WRITTEN PROBLEM :: Each line of the material below should be reproduced exactly.

Records from a collection
** Begin **
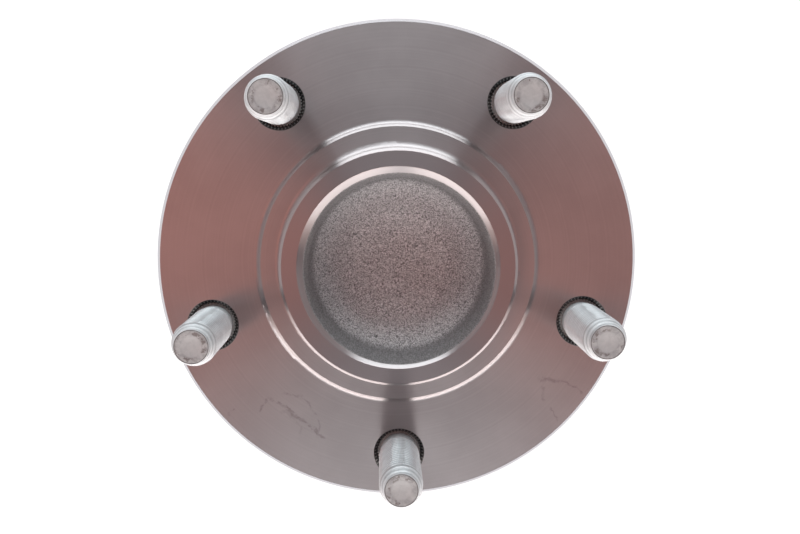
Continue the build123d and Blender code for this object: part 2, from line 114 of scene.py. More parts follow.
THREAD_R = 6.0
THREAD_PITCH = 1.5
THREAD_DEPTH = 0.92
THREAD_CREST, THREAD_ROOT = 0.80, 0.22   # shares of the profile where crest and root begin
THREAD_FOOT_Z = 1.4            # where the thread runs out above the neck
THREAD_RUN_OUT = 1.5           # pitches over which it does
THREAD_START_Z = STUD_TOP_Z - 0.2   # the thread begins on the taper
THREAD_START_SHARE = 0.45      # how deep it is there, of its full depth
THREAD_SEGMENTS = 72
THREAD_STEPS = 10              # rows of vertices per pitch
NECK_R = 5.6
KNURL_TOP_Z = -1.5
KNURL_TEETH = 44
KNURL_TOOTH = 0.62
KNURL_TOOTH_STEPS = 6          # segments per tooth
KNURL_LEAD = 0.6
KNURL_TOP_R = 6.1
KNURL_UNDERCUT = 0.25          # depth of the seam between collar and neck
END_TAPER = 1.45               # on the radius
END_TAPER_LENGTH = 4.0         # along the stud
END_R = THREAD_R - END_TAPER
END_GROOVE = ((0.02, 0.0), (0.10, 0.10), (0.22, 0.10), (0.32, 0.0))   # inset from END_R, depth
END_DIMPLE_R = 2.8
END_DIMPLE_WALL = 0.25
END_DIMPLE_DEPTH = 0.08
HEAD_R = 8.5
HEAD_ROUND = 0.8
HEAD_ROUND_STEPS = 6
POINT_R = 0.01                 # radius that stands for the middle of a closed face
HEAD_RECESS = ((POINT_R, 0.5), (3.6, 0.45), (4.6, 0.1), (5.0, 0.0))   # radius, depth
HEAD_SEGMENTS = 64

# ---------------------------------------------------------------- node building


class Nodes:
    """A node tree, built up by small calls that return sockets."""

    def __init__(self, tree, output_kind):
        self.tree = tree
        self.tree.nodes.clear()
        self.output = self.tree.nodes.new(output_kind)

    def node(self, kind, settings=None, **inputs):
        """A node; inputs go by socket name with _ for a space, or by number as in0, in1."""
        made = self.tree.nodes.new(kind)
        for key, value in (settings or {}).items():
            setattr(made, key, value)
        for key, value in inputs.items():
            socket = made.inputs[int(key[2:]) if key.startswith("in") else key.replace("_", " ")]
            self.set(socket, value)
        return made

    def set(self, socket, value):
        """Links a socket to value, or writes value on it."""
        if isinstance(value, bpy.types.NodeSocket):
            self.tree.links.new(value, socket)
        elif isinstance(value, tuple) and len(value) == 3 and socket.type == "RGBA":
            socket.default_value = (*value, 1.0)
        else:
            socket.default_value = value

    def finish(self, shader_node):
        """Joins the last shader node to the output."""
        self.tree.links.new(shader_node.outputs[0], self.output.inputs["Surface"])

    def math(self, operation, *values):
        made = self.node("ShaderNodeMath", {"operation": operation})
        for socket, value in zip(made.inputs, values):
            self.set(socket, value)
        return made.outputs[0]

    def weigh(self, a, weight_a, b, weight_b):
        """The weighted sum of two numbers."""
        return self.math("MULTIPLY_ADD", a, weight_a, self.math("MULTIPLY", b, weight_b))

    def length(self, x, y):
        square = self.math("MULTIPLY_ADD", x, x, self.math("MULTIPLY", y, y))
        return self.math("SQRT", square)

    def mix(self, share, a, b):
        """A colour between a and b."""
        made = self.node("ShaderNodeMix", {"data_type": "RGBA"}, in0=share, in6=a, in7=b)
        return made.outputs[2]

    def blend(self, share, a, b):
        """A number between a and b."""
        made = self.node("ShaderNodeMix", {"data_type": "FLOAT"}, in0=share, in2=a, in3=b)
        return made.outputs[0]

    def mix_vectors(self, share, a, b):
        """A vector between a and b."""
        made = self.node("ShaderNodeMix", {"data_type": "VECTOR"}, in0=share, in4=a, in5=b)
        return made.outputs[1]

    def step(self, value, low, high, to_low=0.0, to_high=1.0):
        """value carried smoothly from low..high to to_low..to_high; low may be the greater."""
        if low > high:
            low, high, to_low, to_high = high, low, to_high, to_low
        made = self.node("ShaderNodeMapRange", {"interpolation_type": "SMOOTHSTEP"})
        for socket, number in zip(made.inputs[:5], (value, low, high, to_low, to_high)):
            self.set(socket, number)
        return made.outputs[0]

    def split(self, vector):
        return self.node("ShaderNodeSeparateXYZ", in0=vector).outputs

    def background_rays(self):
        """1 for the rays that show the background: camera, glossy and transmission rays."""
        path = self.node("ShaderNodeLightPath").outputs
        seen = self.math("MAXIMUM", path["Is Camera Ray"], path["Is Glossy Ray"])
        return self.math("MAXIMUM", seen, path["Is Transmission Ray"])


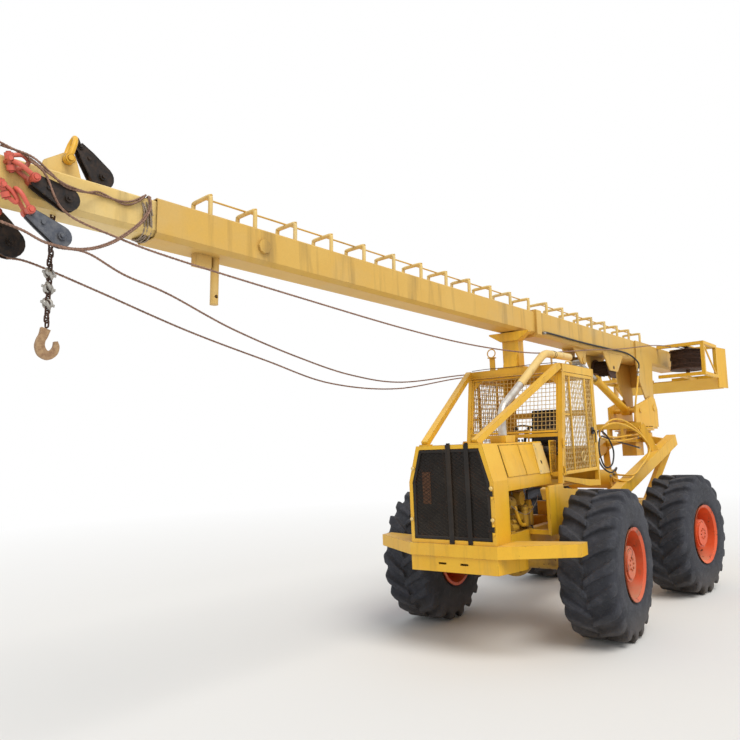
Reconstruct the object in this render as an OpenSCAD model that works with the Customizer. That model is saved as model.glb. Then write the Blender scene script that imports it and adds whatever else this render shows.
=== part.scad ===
** End **
SOLUTION TO THE PROBLEM ::
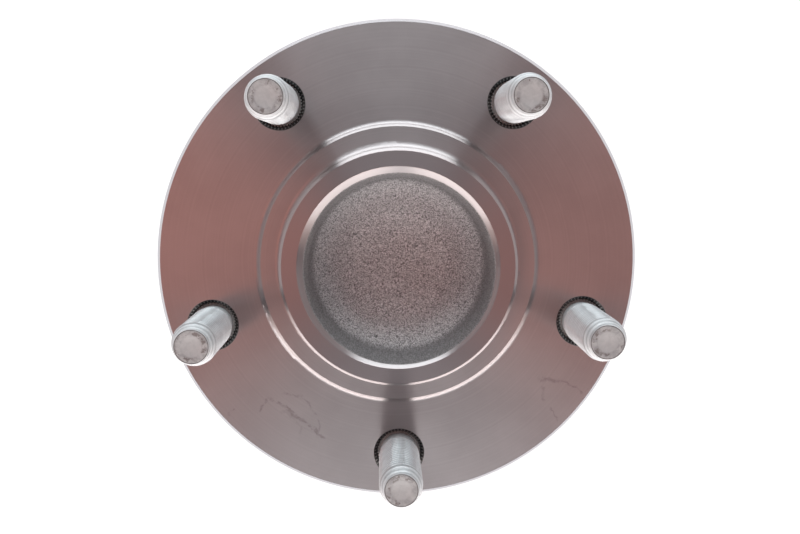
Continue the build123d and Blender code for this object: part 2, from line 114 of scene.py. More parts follow.
THREAD_R = 6.0
THREAD_PITCH = 1.5
THREAD_DEPTH = 0.92
THREAD_CREST, THREAD_ROOT = 0.80, 0.22   # shares of the profile where crest and root begin
THREAD_FOOT_Z = 1.4            # where the thread runs out above the neck
THREAD_RUN_OUT = 1.5           # pitches over which it does
THREAD_START_Z = STUD_TOP_Z - 0.2   # the thread begins on the taper
THREAD_START_SHARE = 0.45      # how deep it is there, of its full depth
THREAD_SEGMENTS = 72
THREAD_STEPS = 10              # rows of vertices per pitch
NECK_R = 5.6
KNURL_TOP_Z = -1.5
KNURL_TEETH = 44
KNURL_TOOTH = 0.62
KNURL_TOOTH_STEPS = 6          # segments per tooth
KNURL_LEAD = 0.6
KNURL_TOP_R = 6.1
KNURL_UNDERCUT = 0.25          # depth of the seam between collar and neck
END_TAPER = 1.45               # on the radius
END_TAPER_LENGTH = 4.0         # along the stud
END_R = THREAD_R - END_TAPER
END_GROOVE = ((0.02, 0.0), (0.10, 0.10), (0.22, 0.10), (0.32, 0.0))   # inset from END_R, depth
END_DIMPLE_R = 2.8
END_DIMPLE_WALL = 0.25
END_DIMPLE_DEPTH = 0.08
HEAD_R = 8.5
HEAD_ROUND = 0.8
HEAD_ROUND_STEPS = 6
POINT_R = 0.01                 # radius that stands for the middle of a closed face
HEAD_RECESS = ((POINT_R, 0.5), (3.6, 0.45), (4.6, 0.1), (5.0, 0.0))   # radius, depth
HEAD_SEGMENTS = 64

# ---------------------------------------------------------------- node building


class Nodes:
    """A node tree, built up by small calls that return sockets."""

    def __init__(self, tree, output_kind):
        self.tree = tree
        self.tree.nodes.clear()
        self.output = self.tree.nodes.new(output_kind)

    def node(self, kind, settings=None, **inputs):
        """A node; inputs go by socket name with _ for a space, or by number as in0, in1."""
        made = self.tree.nodes.new(kind)
        for key, value in (settings or {}).items():
            setattr(made, key, value)
        for key, value in inputs.items():
            socket = made.inputs[int(key[2:]) if key.startswith("in") else key.replace("_", " ")]
            self.set(socket, value)
        return made

    def set(self, socket, value):
        """Links a socket to value, or writes value on it."""
        if isinstance(value, bpy.types.NodeSocket):
            self.tree.links.new(value, socket)
        elif isinstance(value, tuple) and len(value) == 3 and socket.type == "RGBA":
            socket.default_value = (*value, 1.0)
        else:
            socket.default_value = value

    def finish(self, shader_node):
        """Joins the last shader node to the output."""
        self.tree.links.new(shader_node.outputs[0], self.output.inputs["Surface"])

    def math(self, operation, *values):
        made = self.node("ShaderNodeMath", {"operation": operation})
        for socket, value in zip(made.inputs, values):
            self.set(socket, value)
        return made.outputs[0]

    def weigh(self, a, weight_a, b, weight_b):
        """The weighted sum of two numbers."""
        return self.math("MULTIPLY_ADD", a, weight_a, self.math("MULTIPLY", b, weight_b))

    def length(self, x, y):
        square = self.math("MULTIPLY_ADD", x, x, self.math("MULTIPLY", y, y))
        return self.math("SQRT", square)

    def mix(self, share, a, b):
        """A colour between a and b."""
        made = self.node("ShaderNodeMix", {"data_type": "RGBA"}, in0=share, in6=a, in7=b)
        return made.outputs[2]

    def blend(self, share, a, b):
        """A number between a and b."""
        made = self.node("ShaderNodeMix", {"data_type": "FLOAT"}, in0=share, in2=a, in3=b)
        return made.outputs[0]

    def mix_vectors(self, share, a, b):
        """A vector between a and b."""
        made = self.node("ShaderNodeMix", {"data_type": "VECTOR"}, in0=share, in4=a, in5=b)
        return made.outputs[1]

    def step(self, value, low, high, to_low=0.0, to_high=1.0):
        """value carried smoothly from low..high to to_low..to_high; low may be the greater."""
        if low > high:
            low, high, to_low, to_high = high, low, to_high, to_low
        made = self.node("ShaderNodeMapRange", {"interpolation_type": "SMOOTHSTEP"})
        for socket, number in zip(made.inputs[:5], (value, low, high, to_low, to_high)):
            self.set(socket, number)
        return made.outputs[0]

    def split(self, vector):
        return self.node("ShaderNodeSeparateXYZ", in0=vector).outputs

    def background_rays(self):
        """1 for the rays that show the background: camera, glossy and transmission rays."""
        path = self.node("ShaderNodeLightPath").outputs
        seen = self.math("MAXIMUM", path["Is Camera Ray"], path["Is Glossy Ray"])
        return self.math("MAXIMUM", seen, path["Is Transmission Ray"])


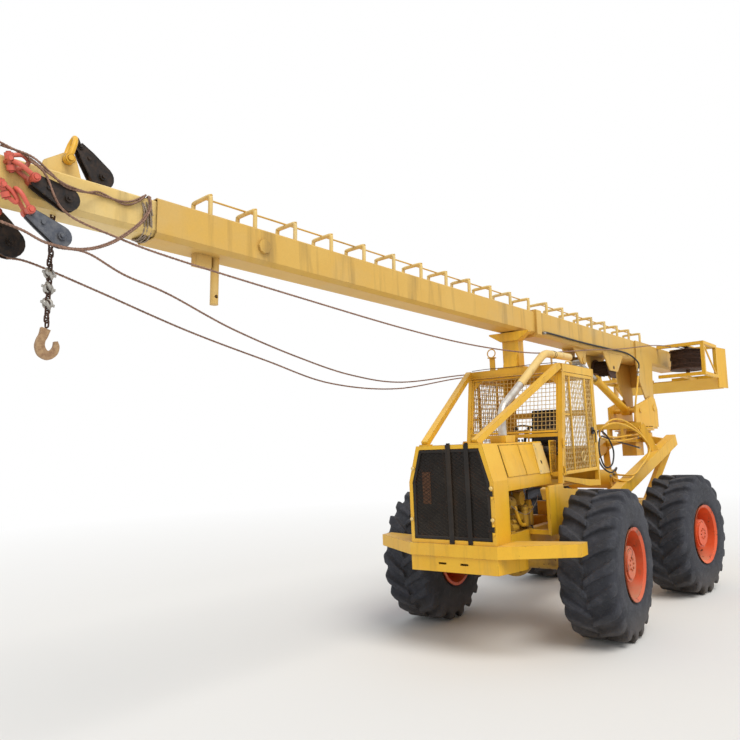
Reconstruct the object in this render as an OpenSCAD model that works with the Customizer. That model is saved as model.glb. Then write the Blender scene script that imports it and adds whatever else this render shows.
=== part.scad ===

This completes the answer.